§ **AVAILABLE DATA**:

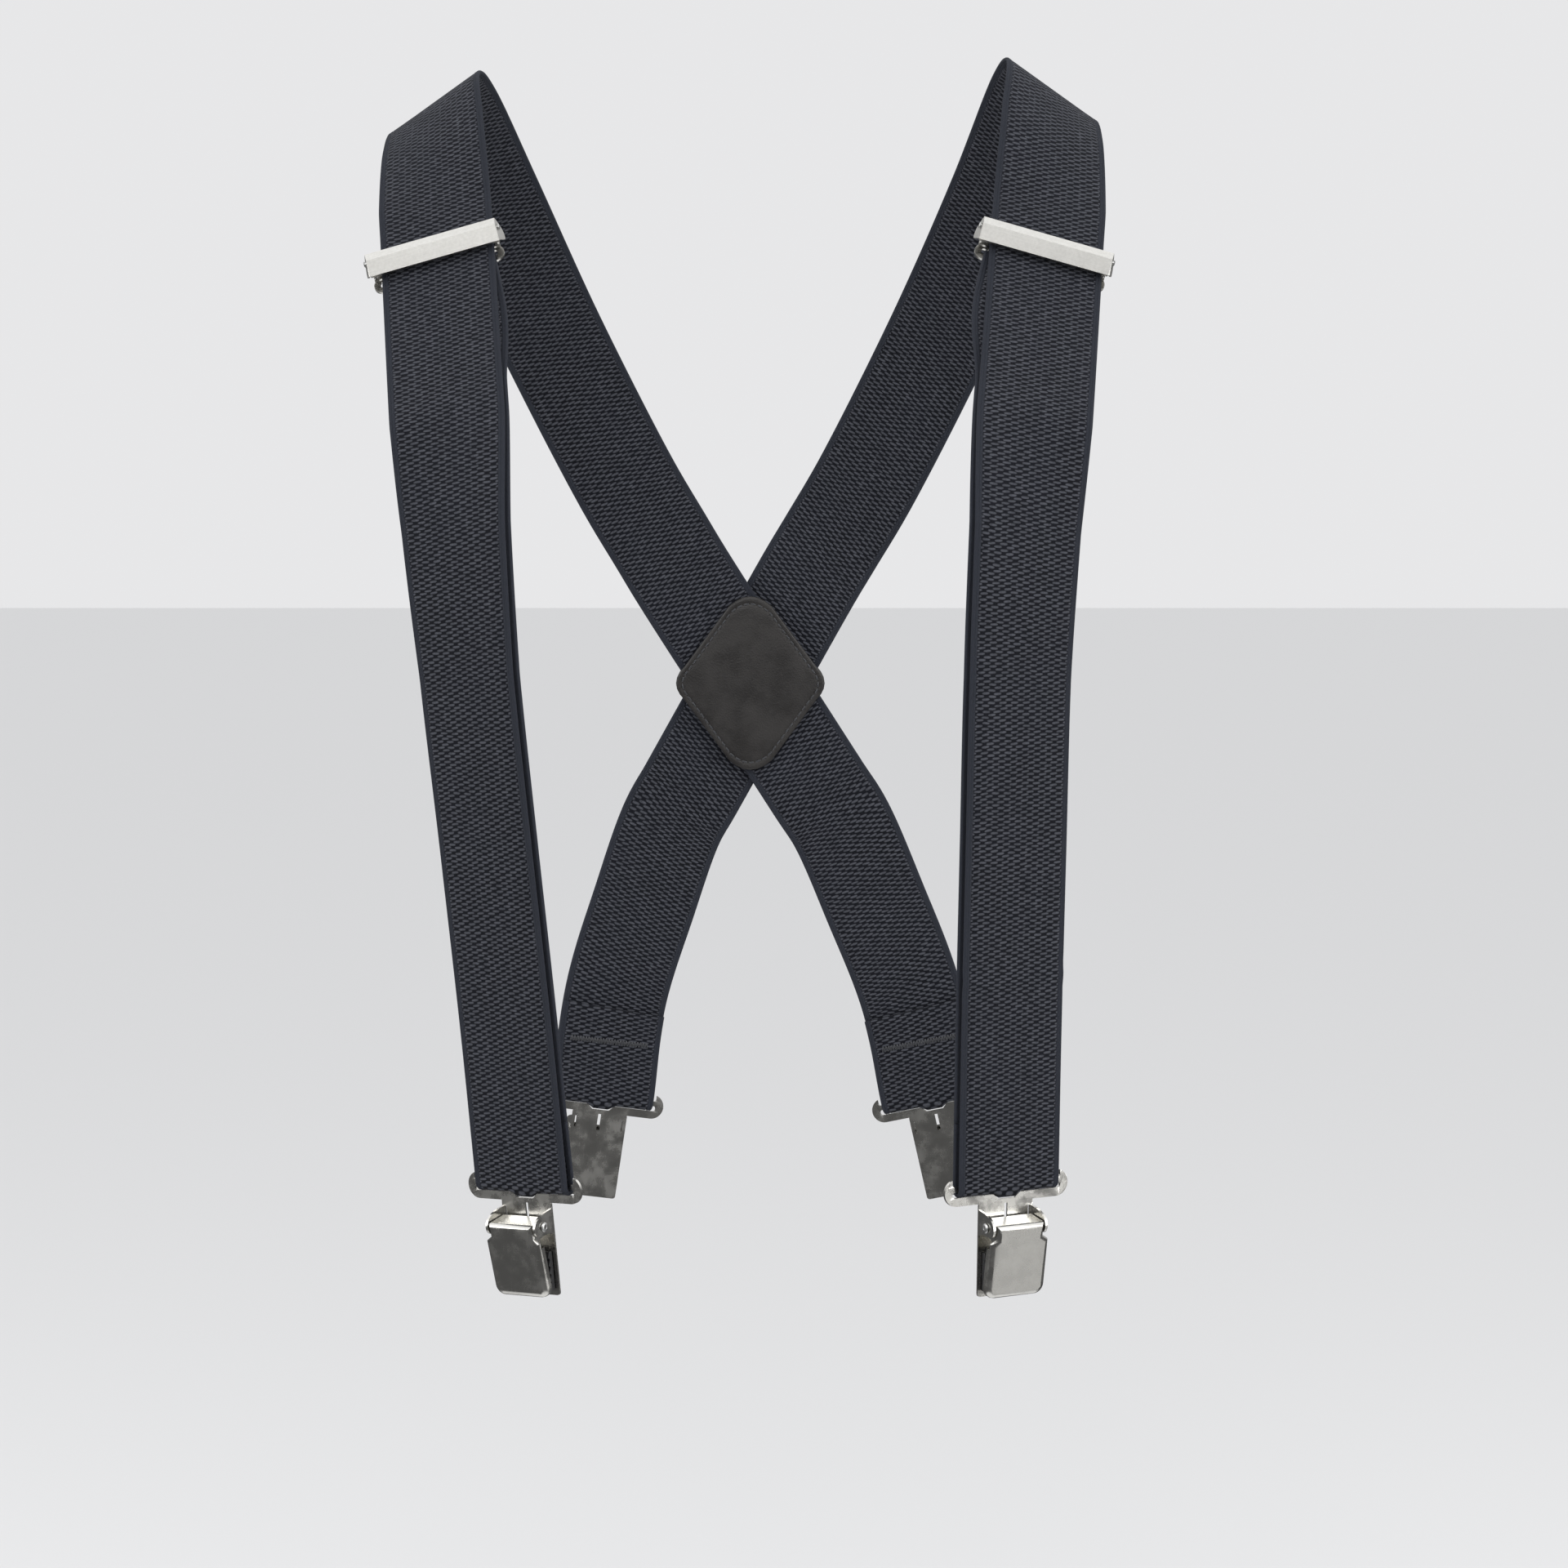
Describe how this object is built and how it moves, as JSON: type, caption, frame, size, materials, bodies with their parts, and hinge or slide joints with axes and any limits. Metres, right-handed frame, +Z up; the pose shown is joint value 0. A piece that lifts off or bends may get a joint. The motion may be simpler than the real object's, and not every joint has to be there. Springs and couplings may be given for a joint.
{
  "type": "clip-on suspenders",
  "caption": "Wide elastic suspenders with a crossed back, slide adjusters with hinged covers, and lever clips that swing from rings and grip a waistband.",
  "frame": {"origin": "midway between the two places where the straps cross the wearer's shoulders", "axes": "+Z up, -Y towards the wearer's front, +X towards the wearer's left"},
  "size_m": [0.2853, 0.2501, 0.4719],
  "materials": {
    "nickel": "polished nickel plate",
    "cover_nickel": "lengthwise brushed nickel plate",
    "rivet_steel": "plain plated steel",
    "elastic": "woven elastic with raised dashes and ridged selvages",
    "thread": "close bar-tack stitching",
    "leather": "smooth black leather",
    "grip_plastic": "moulded matte plastic"
  },
  "bodies": {
    "straps": {"left_strap": "elastic", "left_return_run": "elastic", "left_rear_tack": "thread", "right_strap": "elastic", "right_return_run": "elastic", "right_rear_tack": "thread", "back_patch_outer": "leather", "back_patch_inner": "leather"},
    "left_adjuster": {"left_adjuster_frame": "nickel", "left_adjuster_pin_a": "rivet_steel", "left_adjuster_pin_b": "rivet_steel", "left_adjuster_tack": "thread"},
    "left_cover": {"left_adjuster_cover": "cover_nickel"},
    "left_front_clip": {"left_front_clip_body": "nickel", "left_front_jaw_pad": "grip_plastic", "left_front_rivet_a": "rivet_steel", "left_front_rivet_b": "rivet_steel"},
    "left_front_jaw": {"left_front_lever": "nickel", "left_front_lever_pad": "grip_plastic"},
    "left_rear_clip": {"left_rear_clip_body": "nickel", "left_rear_jaw_pad": "grip_plastic", "left_rear_rivet_a": "rivet_steel", "left_rear_rivet_b": "rivet_steel"},
    "left_rear_jaw": {"left_rear_lever": "nickel", "left_rear_lever_pad": "grip_plastic"},
    "right_adjuster": {"right_adjuster_frame": "nickel", "right_adjuster_pin_a": "rivet_steel", "right_adjuster_pin_b": "rivet_steel", "right_adjuster_tack": "thread"},
    "right_cover": {"right_adjuster_cover": "cover_nickel"},
    "right_front_clip": {"right_front_clip_body": "nickel", "right_front_jaw_pad": "grip_plastic", "right_front_rivet_a": "rivet_steel", "right_front_rivet_b": "rivet_steel"},
    "right_front_jaw": {"right_front_lever": "nickel", "right_front_lever_pad": "grip_plastic"},
    "right_rear_clip": {"right_rear_clip_body": "nickel", "right_rear_jaw_pad": "grip_plastic", "right_rear_rivet_a": "rivet_steel", "right_rear_rivet_b": "rivet_steel"},
    "right_rear_jaw": {"right_rear_lever": "nickel", "right_rear_lever_pad": "grip_plastic"}
  },
  "joints": [
    {"name": "left_adjuster_slide", "type": "slide", "parent": "straps", "child": "left_adjuster", "axis": [-0.086, -0.5667, -0.8195], "range_m": [0, 0.03], "deforming": ["left_return_run"]},
    {"name": "left_cover_hinge", "type": "hinge", "parent": "left_adjuster", "child": "left_cover", "pos_m": [0.11573, -0.0591, -0.05402], "axis": [-0.9621, -0.004, 0.2726], "range_deg": [0, 100]},
    {"name": "left_front_clip_swing", "type": "hinge", "parent": "straps", "child": "left_front_clip", "pos_m": [0.09949, -0.10416, -0.40682], "axis": [-0.8776, -0.4794, -0.0068], "range_deg": [-45, 90]},
    {"name": "left_front_lever_hinge", "type": "hinge", "parent": "left_front_clip", "child": "left_front_jaw", "pos_m": [0.10211, -0.10874, -0.42152], "axis": [-0.8776, -0.4794, -0.0068], "range_deg": [0, 100]},
    {"name": "left_rear_clip_swing", "type": "hinge", "parent": "straps", "child": "left_rear_clip", "pos_m": [-0.06104, 0.09998, -0.40685], "axis": [0.9527, 0.258, -0.1604], "range_deg": [-45, 90]},
    {"name": "left_rear_lever_hinge", "type": "hinge", "parent": "left_rear_clip", "child": "left_rear_jaw", "pos_m": [-0.06473, 0.10461, -0.4213], "axis": [0.9527, 0.258, -0.1604], "range_deg": [0, 100]},
    {"name": "right_adjuster_slide", "type": "slide", "parent": "straps", "child": "right_adjuster", "axis": [0.086, -0.5667, -0.8195], "range_m": [0, 0.03], "deforming": ["right_return_run"]},
    {"name": "right_cover_hinge", "type": "hinge", "parent": "right_adjuster", "child": "right_cover", "pos_m": [-0.11765, -0.05909, -0.05457], "axis": [-0.9621, 0.004, -0.2726], "range_deg": [0, 100]},
    {"name": "right_front_clip_swing", "type": "hinge", "parent": "straps", "child": "right_front_clip", "pos_m": [-0.0815, -0.10429, -0.40673], "axis": [-0.8155, 0.5762, -0.0535], "range_deg": [-45, 90]},
    {"name": "right_front_lever_hinge", "type": "hinge", "parent": "right_front_clip", "child": "right_front_jaw", "pos_m": [-0.08351, -0.10851, -0.42163], "axis": [-0.8155, 0.5762, -0.0535], "range_deg": [0, 100]},
    {"name": "right_rear_clip_swing", "type": "hinge", "parent": "straps", "child": "right_rear_clip", "pos_m": [0.07885, 0.09997, -0.40689], "axis": [0.9391, -0.2543, 0.2311], "range_deg": [-45, 90]},
    {"name": "right_rear_lever_hinge", "type": "hinge", "parent": "right_rear_clip", "child": "right_rear_jaw", "pos_m": [0.08359, 0.10463, -0.42102], "axis": [0.9391, -0.2543, 0.2311], "range_deg": [0, 100]}
  ]
}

§ **EXERCISE TASK**: Repeat the listing in full, keeping every line exactly as it is.

§ **FULL ANSWER**:
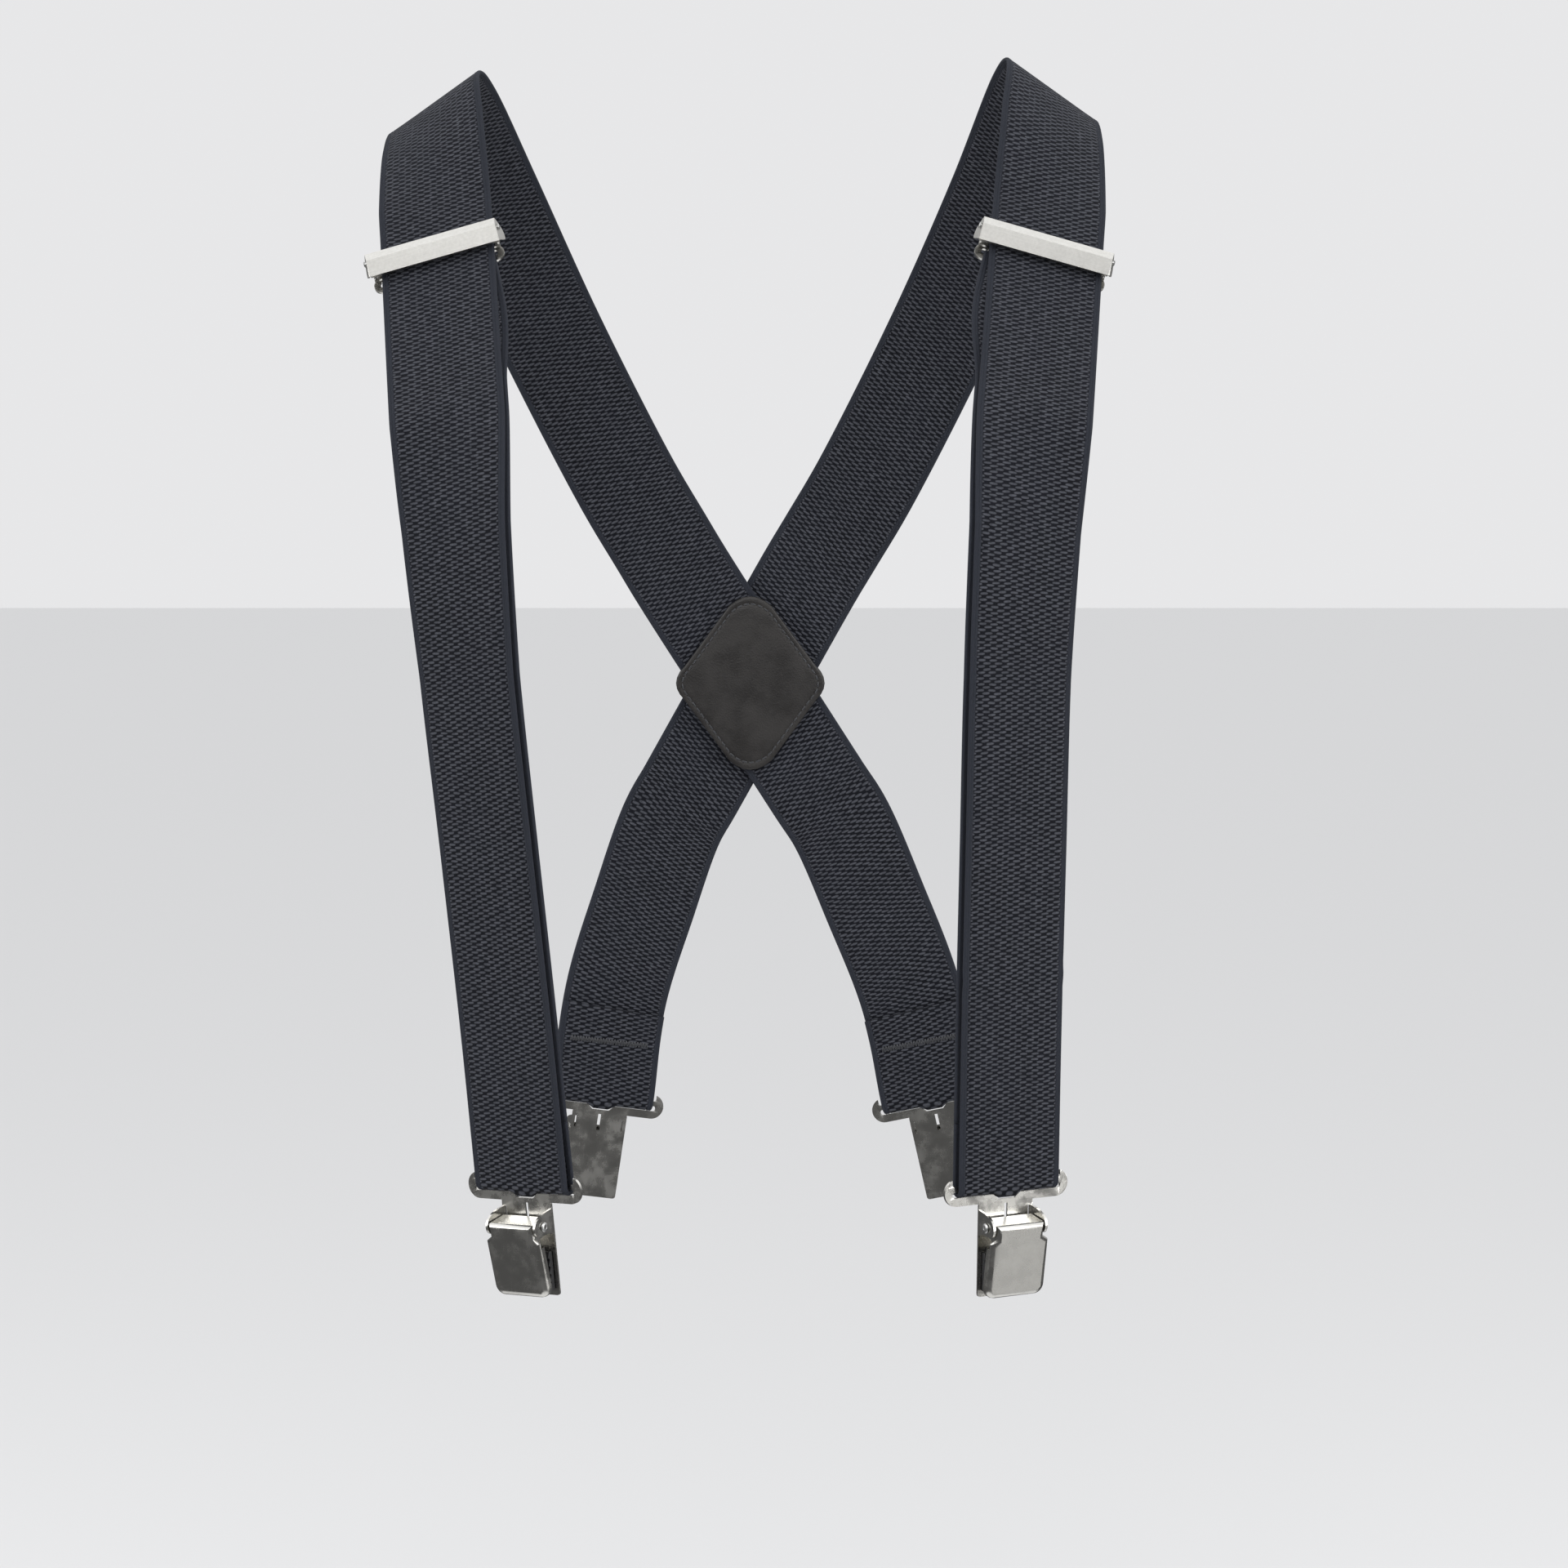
Describe how this object is built and how it moves, as JSON: type, caption, frame, size, materials, bodies with their parts, and hinge or slide joints with axes and any limits. Metres, right-handed frame, +Z up; the pose shown is joint value 0. A piece that lifts off or bends may get a joint. The motion may be simpler than the real object's, and not every joint has to be there. Springs and couplings may be given for a joint.
{
  "type": "clip-on suspenders",
  "caption": "Wide elastic suspenders with a crossed back, slide adjusters with hinged covers, and lever clips that swing from rings and grip a waistband.",
  "frame": {"origin": "midway between the two places where the straps cross the wearer's shoulders", "axes": "+Z up, -Y towards the wearer's front, +X towards the wearer's left"},
  "size_m": [0.2853, 0.2501, 0.4719],
  "materials": {
    "nickel": "polished nickel plate",
    "cover_nickel": "lengthwise brushed nickel plate",
    "rivet_steel": "plain plated steel",
    "elastic": "woven elastic with raised dashes and ridged selvages",
    "thread": "close bar-tack stitching",
    "leather": "smooth black leather",
    "grip_plastic": "moulded matte plastic"
  },
  "bodies": {
    "straps": {"left_strap": "elastic", "left_return_run": "elastic", "left_rear_tack": "thread", "right_strap": "elastic", "right_return_run": "elastic", "right_rear_tack": "thread", "back_patch_outer": "leather", "back_patch_inner": "leather"},
    "left_adjuster": {"left_adjuster_frame": "nickel", "left_adjuster_pin_a": "rivet_steel", "left_adjuster_pin_b": "rivet_steel", "left_adjuster_tack": "thread"},
    "left_cover": {"left_adjuster_cover": "cover_nickel"},
    "left_front_clip": {"left_front_clip_body": "nickel", "left_front_jaw_pad": "grip_plastic", "left_front_rivet_a": "rivet_steel", "left_front_rivet_b": "rivet_steel"},
    "left_front_jaw": {"left_front_lever": "nickel", "left_front_lever_pad": "grip_plastic"},
    "left_rear_clip": {"left_rear_clip_body": "nickel", "left_rear_jaw_pad": "grip_plastic", "left_rear_rivet_a": "rivet_steel", "left_rear_rivet_b": "rivet_steel"},
    "left_rear_jaw": {"left_rear_lever": "nickel", "left_rear_lever_pad": "grip_plastic"},
    "right_adjuster": {"right_adjuster_frame": "nickel", "right_adjuster_pin_a": "rivet_steel", "right_adjuster_pin_b": "rivet_steel", "right_adjuster_tack": "thread"},
    "right_cover": {"right_adjuster_cover": "cover_nickel"},
    "right_front_clip": {"right_front_clip_body": "nickel", "right_front_jaw_pad": "grip_plastic", "right_front_rivet_a": "rivet_steel", "right_front_rivet_b": "rivet_steel"},
    "right_front_jaw": {"right_front_lever": "nickel", "right_front_lever_pad": "grip_plastic"},
    "right_rear_clip": {"right_rear_clip_body": "nickel", "right_rear_jaw_pad": "grip_plastic", "right_rear_rivet_a": "rivet_steel", "right_rear_rivet_b": "rivet_steel"},
    "right_rear_jaw": {"right_rear_lever": "nickel", "right_rear_lever_pad": "grip_plastic"}
  },
  "joints": [
    {"name": "left_adjuster_slide", "type": "slide", "parent": "straps", "child": "left_adjuster", "axis": [-0.086, -0.5667, -0.8195], "range_m": [0, 0.03], "deforming": ["left_return_run"]},
    {"name": "left_cover_hinge", "type": "hinge", "parent": "left_adjuster", "child": "left_cover", "pos_m": [0.11573, -0.0591, -0.05402], "axis": [-0.9621, -0.004, 0.2726], "range_deg": [0, 100]},
    {"name": "left_front_clip_swing", "type": "hinge", "parent": "straps", "child": "left_front_clip", "pos_m": [0.09949, -0.10416, -0.40682], "axis": [-0.8776, -0.4794, -0.0068], "range_deg": [-45, 90]},
    {"name": "left_front_lever_hinge", "type": "hinge", "parent": "left_front_clip", "child": "left_front_jaw", "pos_m": [0.10211, -0.10874, -0.42152], "axis": [-0.8776, -0.4794, -0.0068], "range_deg": [0, 100]},
    {"name": "left_rear_clip_swing", "type": "hinge", "parent": "straps", "child": "left_rear_clip", "pos_m": [-0.06104, 0.09998, -0.40685], "axis": [0.9527, 0.258, -0.1604], "range_deg": [-45, 90]},
    {"name": "left_rear_lever_hinge", "type": "hinge", "parent": "left_rear_clip", "child": "left_rear_jaw", "pos_m": [-0.06473, 0.10461, -0.4213], "axis": [0.9527, 0.258, -0.1604], "range_deg": [0, 100]},
    {"name": "right_adjuster_slide", "type": "slide", "parent": "straps", "child": "right_adjuster", "axis": [0.086, -0.5667, -0.8195], "range_m": [0, 0.03], "deforming": ["right_return_run"]},
    {"name": "right_cover_hinge", "type": "hinge", "parent": "right_adjuster", "child": "right_cover", "pos_m": [-0.11765, -0.05909, -0.05457], "axis": [-0.9621, 0.004, -0.2726], "range_deg": [0, 100]},
    {"name": "right_front_clip_swing", "type": "hinge", "parent": "straps", "child": "right_front_clip", "pos_m": [-0.0815, -0.10429, -0.40673], "axis": [-0.8155, 0.5762, -0.0535], "range_deg": [-45, 90]},
    {"name": "right_front_lever_hinge", "type": "hinge", "parent": "right_front_clip", "child": "right_front_jaw", "pos_m": [-0.08351, -0.10851, -0.42163], "axis": [-0.8155, 0.5762, -0.0535], "range_deg": [0, 100]},
    {"name": "right_rear_clip_swing", "type": "hinge", "parent": "straps", "child": "right_rear_clip", "pos_m": [0.07885, 0.09997, -0.40689], "axis": [0.9391, -0.2543, 0.2311], "range_deg": [-45, 90]},
    {"name": "right_rear_lever_hinge", "type": "hinge", "parent": "right_rear_clip", "child": "right_rear_jaw", "pos_m": [0.08359, 0.10463, -0.42102], "axis": [0.9391, -0.2543, 0.2311], "range_deg": [0, 100]}
  ]
}